*Directive:* Locate every line in the records below that contains the word "behind", and copy each one.

*Extracted entries:*
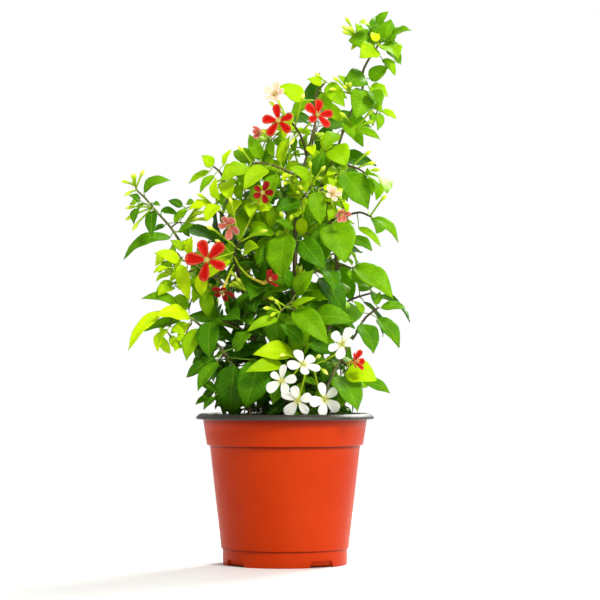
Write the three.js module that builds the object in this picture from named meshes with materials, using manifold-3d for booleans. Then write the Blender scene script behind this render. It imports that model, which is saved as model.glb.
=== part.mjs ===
// A young rangoon creeper in a plastic nursery pot: pot, soil, woody stems, leafy shoots with buds and
// flower tubes, and the open blooms. Millimetres, +Z up, the origin at the middle of the pot's foot,
// the plant's front facing -Y.
import * as THREE from "three";
import { mergeVertices } from "three/addons/utils/BufferGeometryUtils.js";
import Module from "manifold-3d";

const wasm = await Module();
wasm.setup();

// Driving dimensions
const GAP = 0.3; // between pieces that touch
const SLIVER = 0.02; // detail finer than this is melted out of what is fused
const POT_HEIGHT = 128;
const POT_WALL = 1.5;
const POT_SIDES = 32;
const FOOT_RADIUS = 52.5;
const FOOT_HEIGHT = 13.4;
const BODY_RADIUS_LOW = 54;
const BODY_RADIUS_HIGH = 63.5;
const BAND_BOTTOM = 100.5;
const BAND_RADIUS_LOW = 66.2;
const BAND_RADIUS_HIGH = 69.4;
const LIP_RADIUS = 75.4;
const LIP_HEIGHT = 5.5;
const NOTCH_WIDTH = 25;
const NOTCH_HEIGHT = 5.5;
const NOTCH_ANGLES = [-53.5, 36.5, 126.5, 216.5]; // degrees from the front, towards +X
const NOTCH_INNER_RADIUS = 44;
const NOTCH_DEPTH = 14; // from its inner radius out past the wall
const SOIL_TOP = 117;
const SOIL_RADIUS = 66;
const SOIL_SIDES = 20;
const SOIL_RINGS = [0.96, 0.7, 0.42, 0.14]; // of its surface, as shares of its radius
const SOIL_RELIEF = 1.4;
const LEAF_THICKNESS = 0.7;
const PETALS = 5;
const PETAL_THICKNESS = 0.7;
const PETAL_THROAT = 2.6; // from the bloom's middle to where two petals part
const PETAL_WIDEST = 0.62; // as a share of its length
const PETAL_HALF_ANGLE = 0.42; // seen from the bloom's middle, at the widest place
const PETAL_TIP_ANGLE = 0.16;
const PETAL_TURN = 18; // how far a petal's angle wanders, in degrees
const PETAL_UNEVENNESS = 0.3; // and its length
const PETAL_CUP = 0.8; // how far its sides stand forward
const STALK_HALF_WIDTH = 0.9;
const STALK_OUT = 6; // of a leaf that grows by rule, away from its stem
const STALK_ALONG = 3; // and along it
const LEAF_FOLD = 0.3; // rise of a leaf's edge for each mm of half width
const LEAF_ARCH = 0.1; // height of a leaf's arch for each mm of length
const FINE_WIDTH = 22.5; // wider leaves have one more bend along their length
const NARROW_WIDTH = 11.5; // narrower ones have one less
const OUTWARDNESS = 0.45; // how far a leaf's upper side turns away from the middle of the plant
const UPWARDNESS = 0.6; // and up
const FRONTNESS = 0.9; // and to the front, on the leaves placed after the real ones
const LEAF_GAP = 4.2; // least distance kept from the leaves, stems and blooms of other pieces
const OWN_GAP = 2.4; // the same among the leaves of one shoot
const TRIES = 16;
const LONG_LEAF = 50; // leaves by rule, at the foot of a shoot
const SHORT_LEAF = 38; // and at its tip
const RULE_WIDTH = 0.6; // of such a leaf, for each mm of length
const SHOOT_RADIUS = 1.15;
const SHOOT_TIP = 1.6; // the stem runs on past its last leaves
const SHOOT_SIDES = 3;
const SHOOT_STEPS = 1.5; // rings for each stretch between two points
const BUD_SAG = 0.24; // how high a bud's stalk arches, for each mm of length
const TUBE_BEND = 0.55; // where a flower's tube turns to its bloom
const TUBE_DIP = 0.12; // and how far behind the bloom it runs there
const TUBE_RADIUS = 0.8;
const TUBE_FLARE = 0.08; // more at each further ring
const BUD_RADII = [0.8, 0.9, 1.9, 0.3]; // stalk, neck, middle and point
const BUD_LENGTH = 9;
const SEED = 2024;

const COLOURS = {
  pot: 0xc8452a,
  soil: 0x4a3527,
  wood: 0x5d4330,
  leaf: 0x4f9a1c,
  red: 0xd22a1c,
  dark_red: 0xa01818,
  pink: 0xe58f7d,
  cream: 0xf3e3c3,
  white: 0xf8f8f0,
};

const vec = (x, y, z) => new THREE.Vector3(x, y, z);
const mix = (a, b, t) => a.clone().lerp(b, t);

// Random numbers between 0 and 1, the same on each run.
let state = SEED;
function random() {
  state = (state * 1664525 + 1013904223) % 4294967296;
  return state / 4294967296;
}
const spread = (size) => (random() - 0.5) * size;

// Solids

function solidOf(geometry) {
  geometry.deleteAttribute("normal");
  geometry.deleteAttribute("uv");
  const merged = mergeVertices(geometry, 1e-4);
  return new wasm.Manifold(
    new wasm.Mesh({
      numProp: 3,
      vertProperties: merged.attributes.position.array,
      triVerts: new Uint32Array(merged.index.array),
    }),
  );
}

function geometryOf(solid) {
  const mesh = solid.getMesh();
  const geometry = new THREE.BufferGeometry();
  geometry.setAttribute("position", new THREE.BufferAttribute(mesh.vertProperties, 3));
  geometry.setIndex(new THREE.BufferAttribute(mesh.triVerts, 1));
  return geometry;
}

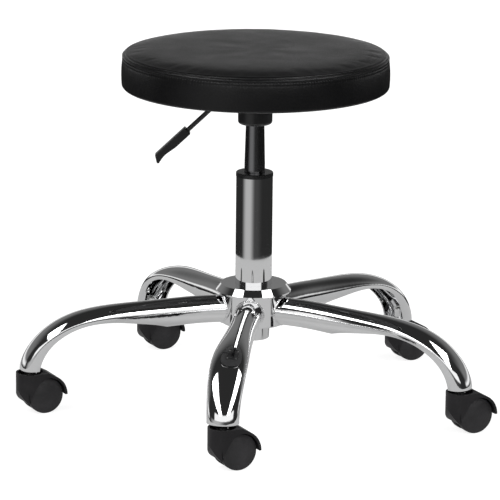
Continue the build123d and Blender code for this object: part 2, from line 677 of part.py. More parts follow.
def make_lever_handle():
    """Moulded paddle on the rod: straight back, a waist under it, and a tip that turns down."""
    start = LEVER_ROD_EXPOSED
    half = HANDLE_DEPTH / 2
    top_start = lever_point(start, -half)
    top_end = lever_point(start + 0.88 * HANDLE_LENGTH, -half)
    tip = lever_point(start + HANDLE_LENGTH, HANDLE_TIP_DROP)
    waist = lever_point(start + 0.74 * HANDLE_LENGTH, half - 2.0)
    swell = lever_point(start + 0.40 * HANDLE_LENGTH, half)
    bottom_start = lever_point(start, half)
    backward = lever_point(0) - lever_point(1)
    outline = Polyline(swell, bottom_start, top_start, top_end, tip)
    under = Spline(tip, waist, swell, tangents=[backward - Vector(0, 0, -0.3), backward])
    handle = extrude(make_face(outline + under), HANDLE_WIDTH / 2, both=True)
    crosswise = handle.edges().filter_by(Axis.Y).sort_by(Axis.X)
    handle = fillet(crosswise[-2:], 2.0)
    handle = fillet(handle.edges().filter_by(Axis.Y).sort_by(Axis.X)[:2], HANDLE_EDGE_RADIUS)
    sides = handle.faces().filter_by(Axis.Y)
    handle = fillet(sides.edges(), HANDLE_EDGE_RADIUS)
    bore_plane = Plane(origin=lever_point(start - 1), z_dir=lever_point(1) - lever_point(0))
    depth = LEVER_ROD_GRIPPED + 1 + ASSEMBLY_GAP
    bore = extrude(bore_plane * Circle(LEVER_ROD_DIAMETER / 2 + ASSEMBLY_GAP / 2), depth)
    return turned(handle - bore, LEVER_AZIMUTH)


def make_mounting_bolts():
    """Flanged hex bolts that clamp the plate to the board, as a group."""
    bolts = []
    for x, y in bolt_places():
        shank = rod(BOLT_DIAMETER / 2, PLATE_BOTTOM, PLATE_BOTTOM + BOLT_LENGTH, x, y)
        flange = rod(BOLT_FLANGE_DIAMETER / 2, PLATE_BOTTOM - BOLT_FLANGE_HEIGHT, PLATE_BOTTOM, x, y)
        hexagon = RegularPolygon(BOLT_HEAD_ACROSS_FLATS / 2, 6, major_radius=False)
        head_bottom = PLATE_BOTTOM - BOLT_FLANGE_HEIGHT - BOLT_HEAD_HEIGHT
        head = Pos(x, y, head_bottom) * extrude(hexagon, BOLT_HEAD_HEIGHT)
        bolts.append(shank + flange + head)
    return Compound(children=bolts)


# ---------------------------------------------------------------- seat

CLOTH_TOP = SEAT_BOTTOM + CLOTH_THICKNESS
STAPLE_TOP = CLOTH_TOP + STAPLE_WIRE
BOARD_BOTTOM = STAPLE_TOP + COVER_THICKNESS
BOARD_TOP = BOARD_BOTTOM + BOARD_THICKNESS
COVER_INNER_RADIUS = SEAT_RADIUS - COVER_THICKNESS
BOARD_RADIUS = COVER_INNER_RADIUS - SIDE_FOAM
RETURN_RADIUS = BOARD_RADIUS - COVER_RETURN
STAPLE_CIRCLE = BOARD_RADIUS - COVER_RETURN * 0.55


def bolt_holes(radius):
    """Clearance holes for the bolts through the seat's lower layers."""
    holes = [rod(radius, SEAT_BOTTOM - 1, BOARD_TOP + 1, x, y) for x, y in bolt_places()]
    return holes[0] + holes[1] + holes[2] + holes[3]


def make_cover_staples():
    """Staples that hold the cover's turned-under edge to the board, as a group."""
    half = STAPLE_WIDTH / 2
    middle = STAPLE_TOP - STAPLE_WIRE / 2
    staple = Pos(STAPLE_CIRCLE, 0, middle) * Box(STAPLE_WIRE * 2, STAPLE_WIDTH, STAPLE_WIRE)
    for sign in (-1, 1):
        place = Pos(STAPLE_CIRCLE, sign * (half - STAPLE_WIRE), STAPLE_TOP + STAPLE_LEG / 2)
        staple += place * Box(STAPLE_WIRE * 2, STAPLE_WIRE * 2, STAPLE_LEG)
    return [turned(staple, (index + 0.5) * 360 / STAPLE_COUNT) for index in range(STAPLE_COUNT)]


def make_seat_board():
    """Round plywood board with holes for the T-nuts and recesses for their flanges."""
    board = rod(BOARD_RADIUS, BOARD_BOTTOM, BOARD_TOP)
    board -= bolt_holes(T_NUT_BARREL / 2)
    for x, y in bolt_places():
        board -= rod(T_NUT_FLANGE / 2 + 0.2, BOARD_TOP - T_NUT_FLANGE_HEIGHT, BOARD_TOP + 1, x, y)
    return board


def make_t_nuts():
    """Flanged nuts let into the board's top, as a group."""
    nuts = []
    for x, y in bolt_places():
        barrel = rod(T_NUT_BARREL / 2, BOARD_BOTTOM + 1.5, BOARD_TOP, x, y)
        flange = rod(T_NUT_FLANGE / 2, BOARD_TOP - T_NUT_FLANGE_HEIGHT, BOARD_TOP, x, y)
        nuts.append(barrel + flange - rod(BOLT_DIAMETER / 2 + 0.05, BOARD_BOTTOM, BOARD_TOP + 1, x, y))
    return Compound(children=nuts)


def make_seat_foam():
    """Foam slab over the board that also wraps the board's edge."""
    outer = COVER_INNER_RADIUS - SOFT_GAP
    foam = rod(outer, BOARD_BOTTOM + SOFT_GAP, SEAT_TOP - COVER_THICKNESS - SOFT_GAP)
    foam = fillet(foam.edges().group_by(Axis.Z)[-1], COVER_EDGE_RADIUS - COVER_THICKNESS)
    foam = fillet(foam.edges().group_by(Axis.Z)[0], 3.0)
    return foam - rod(BOARD_RADIUS + SOFT_GAP, BOARD_BOTTOM - 1, BOARD_TOP + SOFT_GAP)


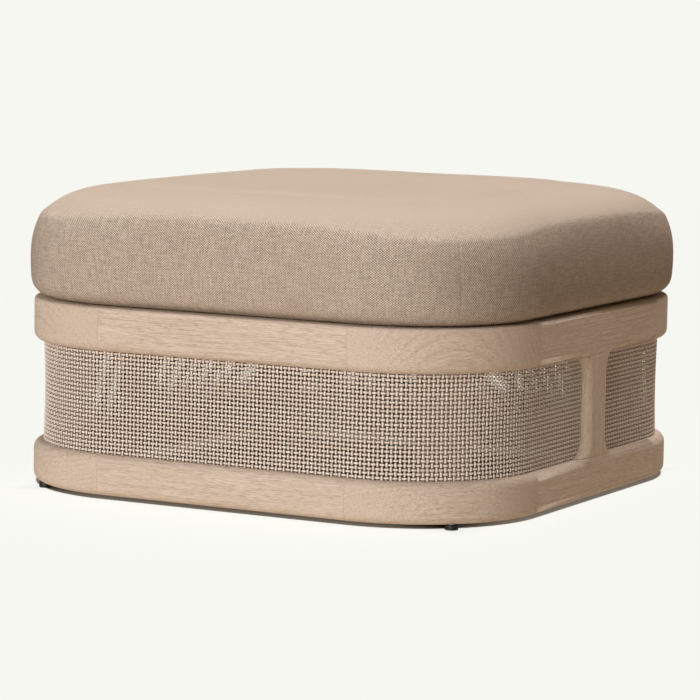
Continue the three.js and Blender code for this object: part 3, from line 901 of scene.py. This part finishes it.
def plan_place(distance, offset):
    """A place on the right side's outline, at a distance along it from its middle."""
    past = abs(distance) - STRAIGHT
    if past <= 0:
        return Vector((HALF + offset, distance))
    angle = past / RADIUS
    normal = Vector((math.cos(angle), math.copysign(math.sin(angle), distance)))
    centre = Vector((STRAIGHT, math.copysign(STRAIGHT, distance)))
    return centre + normal * (RADIUS + offset)


def seam_height(distance):
    place = plan_place(distance, 0)
    drop = math.sin(2 * math.atan2(place.y, place.x)) ** 4
    return SEAM_MIDDLE - (SEAM_MIDDLE - SEAM_CORNER) * drop


def side_profile(level, seam):
    """Offset, height and length run up the side at one of its rows."""
    if level < len(FOOT_SHARES):
        angle = (FOOT_SHARES[level] - 1) * math.pi / 2
        offset = OVERHANG - BOTTOM_ROUND + BOTTOM_ROUND * math.cos(angle)
        height = BOTTOM_ROUND + BOTTOM_ROUND * math.sin(angle)
        return offset, height, FOOT_SHARES[level] * BOTTOM_ROUND * math.pi / 2
    share = CLIMB_SHARES[level - len(FOOT_SHARES)]
    height = BOTTOM_ROUND + (seam - BOTTOM_ROUND) * share
    run = BOTTOM_ROUND * math.pi / 2 + height - BOTTOM_ROUND
    return side_offset(height, seam), height, run


def spread(share, rows=SEAM_ROWS):
    """Moves the grid lines next to a seam close to it, and leaves the rest even."""
    last = CUSHION_GRID / 2
    places = [0, 1 - sum(rows) / SIDE_REACH, 1 - rows[0] / SIDE_REACH, 1]
    moved = np.interp(abs(share) * last, [0, last - 2, last - 1, last], places)
    return math.copysign(moved, share)


def cushion_grid():
    """A cube cut into a fine grid, whose upright edges become the corner seams."""
    bm = bmesh.new()
    bmesh.ops.create_cube(bm, size=2)
    upright = [e for e in bm.edges if abs(e.verts[0].co.z - e.verts[1].co.z) > 1]
    bmesh.ops.subdivide_edges(bm, edges=upright, cuts=CUSHION_ROWS - 1, use_grid_fill=True)
    level = [
        e for e in bm.edges
        if near(e.verts[0].co.z, e.verts[1].co.z) and e.calc_length() > 1
    ]
    bmesh.ops.subdivide_edges(bm, edges=level, cuts=CUSHION_GRID - 1, use_grid_fill=True)
    return bm


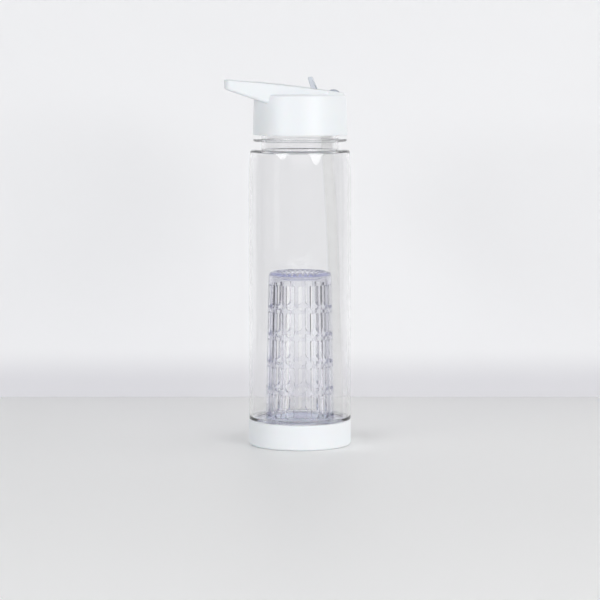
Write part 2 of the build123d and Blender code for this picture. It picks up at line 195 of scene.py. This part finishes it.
def noiseNode(nodes, links, coord, scale, detail):
    noise = nodes.new("ShaderNodeTexNoise")
    noise.inputs["Detail"].default_value = detail
    links.new(coord.outputs["Object"], noise.inputs["Vector"])
    links.new(scale, noise.inputs["Scale"])
    return noise.outputs["Fac"]


grainDetail = 2
driftDetail = 3


def mouldGrainGroup():
    # fine moulded grain, with a slow drift in height like sink marks
    group = newGroup("mouldGrain",
                     [("Grain Scale", "NodeSocketFloat"), ("Drift Scale", "NodeSocketFloat"),
                      ("Drift", "NodeSocketFloat"), ("Rough Low", "NodeSocketFloat"),
                      ("Rough High", "NodeSocketFloat")],
                     [("Height", "NodeSocketFloat"), ("Roughness", "NodeSocketFloat")])
    nodes, links = group.nodes, group.links
    inputs = nodes.new("NodeGroupInput")
    outputs = nodes.new("NodeGroupOutput")
    coord = nodes.new("ShaderNodeTexCoord")
    grain = noiseNode(nodes, links, coord, inputs.outputs["Grain Scale"], grainDetail)
    drift = noiseNode(nodes, links, coord, inputs.outputs["Drift Scale"], driftDetail)
    factor, first, second, height = mixNode(nodes, "FLOAT")
    rough = nodes.new("ShaderNodeMapRange")
    links.new(inputs.outputs["Drift"], factor)
    links.new(grain, first)
    links.new(drift, second)
    links.new(drift, rough.inputs["Value"])
    links.new(inputs.outputs["Rough Low"], rough.inputs["To Min"])
    links.new(inputs.outputs["Rough High"], rough.inputs["To Max"])
    links.new(height, outputs.inputs["Height"])
    links.new(rough.outputs["Result"], outputs.inputs["Roughness"])
    return group


def tintDriftGroup():
    # two near colours that drift into each other over the piece
    group = newGroup("tintDrift",
                     [("Scale", "NodeSocketFloat"), ("First", "NodeSocketColor"),
                      ("Second", "NodeSocketColor")],
                     [("Color", "NodeSocketColor")])
    nodes, links = group.nodes, group.links
    inputs = nodes.new("NodeGroupInput")
    outputs = nodes.new("NodeGroupOutput")
    coord = nodes.new("ShaderNodeTexCoord")
    factor, first, second, color = mixNode(nodes, "RGBA")
    links.new(noiseNode(nodes, links, coord, inputs.outputs["Scale"], driftDetail), factor)
    links.new(inputs.outputs["First"], first)
    links.new(inputs.outputs["Second"], second)
    links.new(color, outputs.inputs["Color"])
    return group


mouldGrain = mouldGrainGroup()
tintDrift = tintDriftGroup()


def openToLamps(nodes, links, shader, tint):
    # shadow rays and rays from dull surfaces pass straight through, as light does through a thin wall
    path = nodes.new("ShaderNodeLightPath")
    clear = nodes.new("ShaderNodeBsdfTransparent")
    clear.inputs["Color"].default_value = (*tint, 1)
    forDull = nodes.new("ShaderNodeMixShader")
    forLamps = nodes.new("ShaderNodeMixShader")
    links.new(path.outputs["Is Diffuse Ray"], forDull.inputs[0])
    links.new(shader.outputs["BSDF"], forDull.inputs[1])
    links.new(clear.outputs["BSDF"], forDull.inputs[2])
    links.new(path.outputs["Is Shadow Ray"], forLamps.inputs[0])
    links.new(forDull.outputs["Shader"], forLamps.inputs[1])
    links.new(clear.outputs["BSDF"], forLamps.inputs[2])
    links.new(forLamps.outputs["Shader"], nodes["Material Output"].inputs["Surface"])


def fillVolume(nodes, links, depth):
    # long paths through the plastic lose more light, which deepens the tint of ribs and rims
    inside = nodes.new("ShaderNodeVolumeAbsorption")
    inside.inputs["Color"].default_value = (*depth["color"], 1)
    inside.inputs["Density"].default_value = depth["density"]
    links.new(inside.outputs["Volume"], nodes["Material Output"].inputs["Volume"])


# Values that every finish shares
bumpDepth = 0.0002
subsurfaceScale = 0.002


def newMaterial(name, look):
    material = bpy.data.materials.new(name)
    material.use_nodes = True
    nodes, links = material.node_tree.nodes, material.node_tree.links
    shader = nodes["Principled BSDF"]
    tint = nodes.new("ShaderNodeGroup")
    tint.node_tree = tintDrift
    tint.inputs["Scale"].default_value = look["tintScale"]
    tint.inputs["First"].default_value = (*look["first"], 1)
    tint.inputs["Second"].default_value = (*look["second"], 1)
    grain = nodes.new("ShaderNodeGroup")
    grain.node_tree = mouldGrain
    grain.inputs["Grain Scale"].default_value = look["grainScale"]
    grain.inputs["Drift Scale"].default_value = look["driftScale"]
    grain.inputs["Drift"].default_value = look["drift"]
    grain.inputs["Rough Low"].default_value = look["roughness"][0]
    grain.inputs["Rough High"].default_value = look["roughness"][1]
    bump = nodes.new("ShaderNodeBump")
    bump.inputs["Strength"].default_value = look["bump"]
    bump.inputs["Distance"].default_value = bumpDepth
    links.new(tint.outputs["Color"], shader.inputs["Base Color"])
    links.new(grain.outputs["Roughness"], shader.inputs["Roughness"])
    links.new(grain.outputs["Height"], bump.inputs["Height"])
    links.new(bump.outputs["Normal"], shader.inputs["Normal"])
    if "transmission" in look:
        openToLamps(nodes, links, shader, look["lampTint"])
        fillVolume(nodes, links, look["depth"])
    shader.inputs["IOR"].default_value = look["ior"]
    shader.inputs["Transmission Weight"].default_value = look.get("transmission", 0)
    shader.inputs["Alpha"].default_value = look.get("alpha", 1)
    shader.inputs["Subsurface Weight"].default_value = look.get("subsurface", 0)
    shader.inputs["Subsurface Scale"].default_value = subsurfaceScale
    return material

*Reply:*
Write the three.js module that builds the object in this picture from named meshes with materials, using manifold-3d for booleans. Then write the Blender scene script behind this render. It imports that model, which is saved as model.glb.
const TUBE_DIP = 0.12; // and how far behind the bloom it runs there